**Records for the exercise**

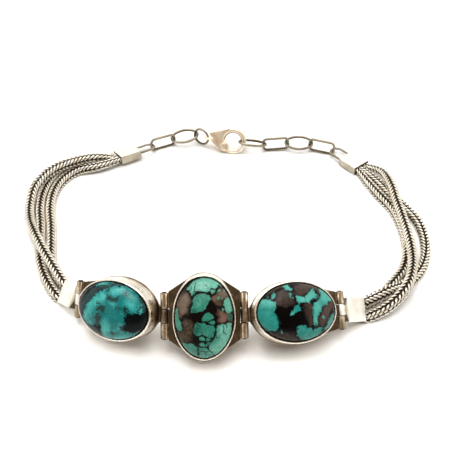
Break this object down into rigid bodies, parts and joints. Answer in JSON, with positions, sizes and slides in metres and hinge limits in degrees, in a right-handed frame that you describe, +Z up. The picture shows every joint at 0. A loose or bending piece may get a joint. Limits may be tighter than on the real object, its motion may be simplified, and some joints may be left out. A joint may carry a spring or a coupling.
{
  "type": "chain bracelet",
  "caption": "Silver bracelet of oval turquoise settings joined by hinges, foxtail strands at the sides and a link chain with a lobster clasp, lying fastened.",
  "frame": {"origin": "middle of the bracelet's outline, on the table it lies on", "axes": "+X along the row of stones to the right as seen from the front, +Y from the stones to the clasp, +Z up from the table"},
  "size_m": [0.082, 0.0688, 0.0146],
  "materials": {
    "turquoise_left": "polished",
    "turquoise_centre": "polished",
    "turquoise_right": "polished",
    "setting_silver": "polished silver, dark in the corners",
    "pin_silver": "polished silver",
    "cap_silver": "bright polished silver",
    "foxtail_silver": "polished silver wire, dark between the wires",
    "link_silver": "polished silver",
    "clasp_silver": "polished silver"
  },
  "bodies": {
    "bracelet": {"setting_left": "setting_silver", "setting_centre": "setting_silver", "setting_right": "setting_silver", "stone_left": "turquoise_left", "stone_centre": "turquoise_centre", "stone_right": "turquoise_right", "pin_outer_left": "pin_silver", "pin_inner_left": "pin_silver", "pin_inner_right": "pin_silver", "pin_outer_right": "pin_silver", "cap_front_left": "cap_silver", "cap_front_right": "cap_silver", "cap_rear_left": "cap_silver", "cap_rear_right": "cap_silver", "strand_left_top": "foxtail_silver", "strand_left_low": "foxtail_silver", "strand_left_mid": "foxtail_silver", "strand_right_top": "foxtail_silver", "strand_right_low": "foxtail_silver", "strand_right_mid": "foxtail_silver", "link_1": "link_silver", "link_2": "link_silver", "link_3": "link_silver", "link_4": "link_silver", "link_5": "link_silver", "link_6": "link_silver", "jump_ring": "link_silver", "clasp_body": "clasp_silver", "clasp_pin": "clasp_silver"},
    "lever": {"clasp_lever": "clasp_silver"}
  },
  "joints": [
    {"name": "clasp_lever_turn", "type": "hinge", "parent": "bracelet", "child": "lever", "pos_m": [0.00039, 0.02986, 0.00154], "axis": [-0.1329, -0.8663, 0.4816], "range_deg": [0, 14], "stiffness_Nm_per_rad": 0.0004}
  ]
}
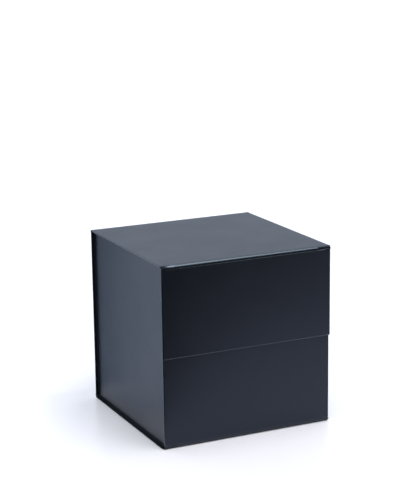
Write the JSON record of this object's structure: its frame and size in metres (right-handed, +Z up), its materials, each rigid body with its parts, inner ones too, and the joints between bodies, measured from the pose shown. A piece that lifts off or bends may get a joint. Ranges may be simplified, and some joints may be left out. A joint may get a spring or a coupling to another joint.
{
  "type": "magnetic gift box",
  "caption": "Cube-shaped folding rigid box in matte black paper, with a hinged lid and a magnetic front flap over the upper half of the front.",
  "frame": {"origin": "centre of the footprint, on the surface that the box stands on", "axes": "+Z up from the base to the lid, -Y towards the flap at the front, +X to the right seen from the front"},
  "size_m": [0.18, 0.1774, 0.1804],
  "materials": {
    "wrap_paper": "matte soft-touch laminated black wrapping paper",
    "lining_paper": "uncoated matte black lining paper",
    "greyboard": "raw recycled greyboard",
    "adhesive_tape": "clear double-sided tape",
    "magnet": "nickel-plated disc magnet"
  },
  "bodies": {
    "tray": {"spine_board": "greyboard", "spine_cover": "wrap_paper", "spine_lining": "lining_paper", "base_board": "greyboard", "base_cover": "wrap_paper", "base_lining": "lining_paper", "front_board": "greyboard", "front_cover": "wrap_paper", "front_lining": "lining_paper", "left_wall_board": "greyboard", "left_wall_cover": "wrap_paper", "left_wall_lining": "lining_paper", "right_wall_board": "greyboard", "right_wall_cover": "wrap_paper", "right_wall_lining": "lining_paper", "lid_crease": "wrap_paper", "rear_base_crease": "wrap_paper", "front_base_crease": "wrap_paper", "front_left_tab": "lining_paper", "front_left_tape": "adhesive_tape", "front_right_tab": "lining_paper", "front_right_tape": "adhesive_tape", "rear_left_tab": "lining_paper", "rear_left_tape": "adhesive_tape", "rear_right_tab": "lining_paper", "rear_right_tape": "adhesive_tape", "left_bottom_tab": "lining_paper", "right_bottom_tab": "lining_paper", "front_magnet_left": "magnet", "front_magnet_right": "magnet"},
    "lid": {"lid_board": "greyboard", "lid_cover": "wrap_paper", "lid_lining": "lining_paper", "flap_crease": "wrap_paper"},
    "flap": {"flap_board": "greyboard", "flap_cover": "wrap_paper", "flap_lining": "lining_paper", "flap_magnet_left": "magnet", "flap_magnet_right": "magnet"}
  },
  "joints": [
    {"name": "lid_hinge", "type": "hinge", "parent": "tray", "child": "lid", "pos_m": [0, 0.08815, 0.1798], "axis": [-1, 0, 0], "range_deg": [0, 175]},
    {"name": "flap_hinge", "type": "hinge", "parent": "lid", "child": "flap", "pos_m": [0, -0.08735, 0.179], "axis": [-1, 0, 0], "range_deg": [0, 175]}
  ]
}
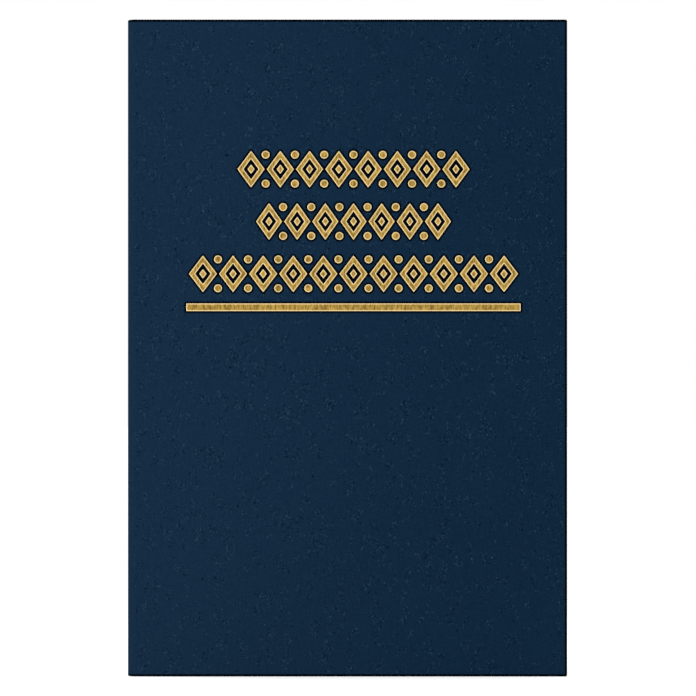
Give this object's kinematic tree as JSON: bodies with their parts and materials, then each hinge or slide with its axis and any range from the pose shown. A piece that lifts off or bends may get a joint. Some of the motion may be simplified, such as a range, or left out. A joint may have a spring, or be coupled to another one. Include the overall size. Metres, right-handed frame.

**Short problem**
Your task is to repeat the data exactly; please include every line.

**The solution**
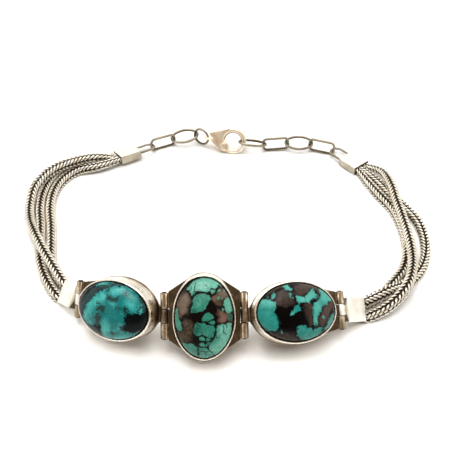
Break this object down into rigid bodies, parts and joints. Answer in JSON, with positions, sizes and slides in metres and hinge limits in degrees, in a right-handed frame that you describe, +Z up. The picture shows every joint at 0. A loose or bending piece may get a joint. Limits may be tighter than on the real object, its motion may be simplified, and some joints may be left out. A joint may carry a spring or a coupling.
{
  "type": "chain bracelet",
  "caption": "Silver bracelet of oval turquoise settings joined by hinges, foxtail strands at the sides and a link chain with a lobster clasp, lying fastened.",
  "frame": {"origin": "middle of the bracelet's outline, on the table it lies on", "axes": "+X along the row of stones to the right as seen from the front, +Y from the stones to the clasp, +Z up from the table"},
  "size_m": [0.082, 0.0688, 0.0146],
  "materials": {
    "turquoise_left": "polished",
    "turquoise_centre": "polished",
    "turquoise_right": "polished",
    "setting_silver": "polished silver, dark in the corners",
    "pin_silver": "polished silver",
    "cap_silver": "bright polished silver",
    "foxtail_silver": "polished silver wire, dark between the wires",
    "link_silver": "polished silver",
    "clasp_silver": "polished silver"
  },
  "bodies": {
    "bracelet": {"setting_left": "setting_silver", "setting_centre": "setting_silver", "setting_right": "setting_silver", "stone_left": "turquoise_left", "stone_centre": "turquoise_centre", "stone_right": "turquoise_right", "pin_outer_left": "pin_silver", "pin_inner_left": "pin_silver", "pin_inner_right": "pin_silver", "pin_outer_right": "pin_silver", "cap_front_left": "cap_silver", "cap_front_right": "cap_silver", "cap_rear_left": "cap_silver", "cap_rear_right": "cap_silver", "strand_left_top": "foxtail_silver", "strand_left_low": "foxtail_silver", "strand_left_mid": "foxtail_silver", "strand_right_top": "foxtail_silver", "strand_right_low": "foxtail_silver", "strand_right_mid": "foxtail_silver", "link_1": "link_silver", "link_2": "link_silver", "link_3": "link_silver", "link_4": "link_silver", "link_5": "link_silver", "link_6": "link_silver", "jump_ring": "link_silver", "clasp_body": "clasp_silver", "clasp_pin": "clasp_silver"},
    "lever": {"clasp_lever": "clasp_silver"}
  },
  "joints": [
    {"name": "clasp_lever_turn", "type": "hinge", "parent": "bracelet", "child": "lever", "pos_m": [0.00039, 0.02986, 0.00154], "axis": [-0.1329, -0.8663, 0.4816], "range_deg": [0, 14], "stiffness_Nm_per_rad": 0.0004}
  ]
}
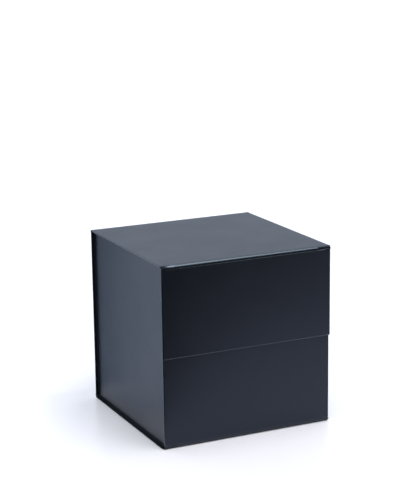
Write the JSON record of this object's structure: its frame and size in metres (right-handed, +Z up), its materials, each rigid body with its parts, inner ones too, and the joints between bodies, measured from the pose shown. A piece that lifts off or bends may get a joint. Ranges may be simplified, and some joints may be left out. A joint may get a spring or a coupling to another joint.
{
  "type": "magnetic gift box",
  "caption": "Cube-shaped folding rigid box in matte black paper, with a hinged lid and a magnetic front flap over the upper half of the front.",
  "frame": {"origin": "centre of the footprint, on the surface that the box stands on", "axes": "+Z up from the base to the lid, -Y towards the flap at the front, +X to the right seen from the front"},
  "size_m": [0.18, 0.1774, 0.1804],
  "materials": {
    "wrap_paper": "matte soft-touch laminated black wrapping paper",
    "lining_paper": "uncoated matte black lining paper",
    "greyboard": "raw recycled greyboard",
    "adhesive_tape": "clear double-sided tape",
    "magnet": "nickel-plated disc magnet"
  },
  "bodies": {
    "tray": {"spine_board": "greyboard", "spine_cover": "wrap_paper", "spine_lining": "lining_paper", "base_board": "greyboard", "base_cover": "wrap_paper", "base_lining": "lining_paper", "front_board": "greyboard", "front_cover": "wrap_paper", "front_lining": "lining_paper", "left_wall_board": "greyboard", "left_wall_cover": "wrap_paper", "left_wall_lining": "lining_paper", "right_wall_board": "greyboard", "right_wall_cover": "wrap_paper", "right_wall_lining": "lining_paper", "lid_crease": "wrap_paper", "rear_base_crease": "wrap_paper", "front_base_crease": "wrap_paper", "front_left_tab": "lining_paper", "front_left_tape": "adhesive_tape", "front_right_tab": "lining_paper", "front_right_tape": "adhesive_tape", "rear_left_tab": "lining_paper", "rear_left_tape": "adhesive_tape", "rear_right_tab": "lining_paper", "rear_right_tape": "adhesive_tape", "left_bottom_tab": "lining_paper", "right_bottom_tab": "lining_paper", "front_magnet_left": "magnet", "front_magnet_right": "magnet"},
    "lid": {"lid_board": "greyboard", "lid_cover": "wrap_paper", "lid_lining": "lining_paper", "flap_crease": "wrap_paper"},
    "flap": {"flap_board": "greyboard", "flap_cover": "wrap_paper", "flap_lining": "lining_paper", "flap_magnet_left": "magnet", "flap_magnet_right": "magnet"}
  },
  "joints": [
    {"name": "lid_hinge", "type": "hinge", "parent": "tray", "child": "lid", "pos_m": [0, 0.08815, 0.1798], "axis": [-1, 0, 0], "range_deg": [0, 175]},
    {"name": "flap_hinge", "type": "hinge", "parent": "lid", "child": "flap", "pos_m": [0, -0.08735, 0.179], "axis": [-1, 0, 0], "range_deg": [0, 175]}
  ]
}
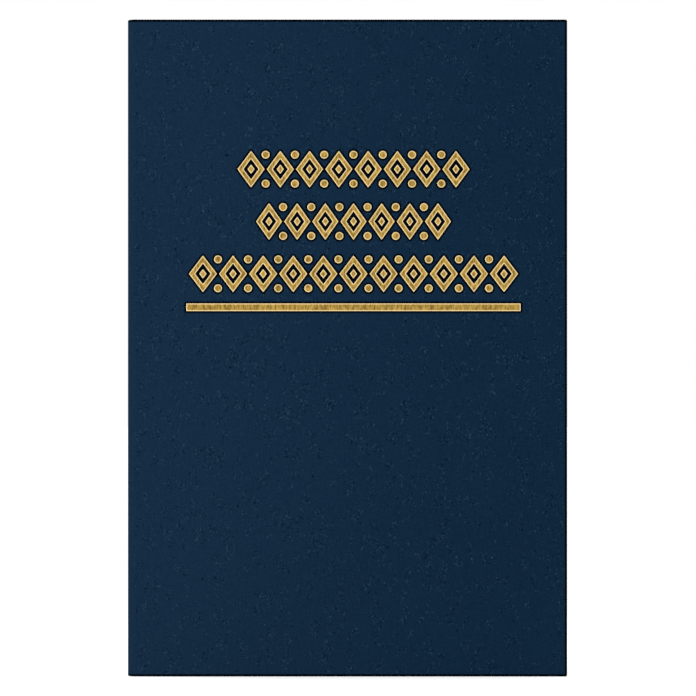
Give this object's kinematic tree as JSON: bodies with their parts and materials, then each hinge or slide with its axis and any range from the pose shown. A piece that lifts off or bends may get a joint. Some of the motion may be simplified, such as a range, or left out. A joint may have a spring, or be coupled to another one. Include the overall size. Metres, right-handed frame.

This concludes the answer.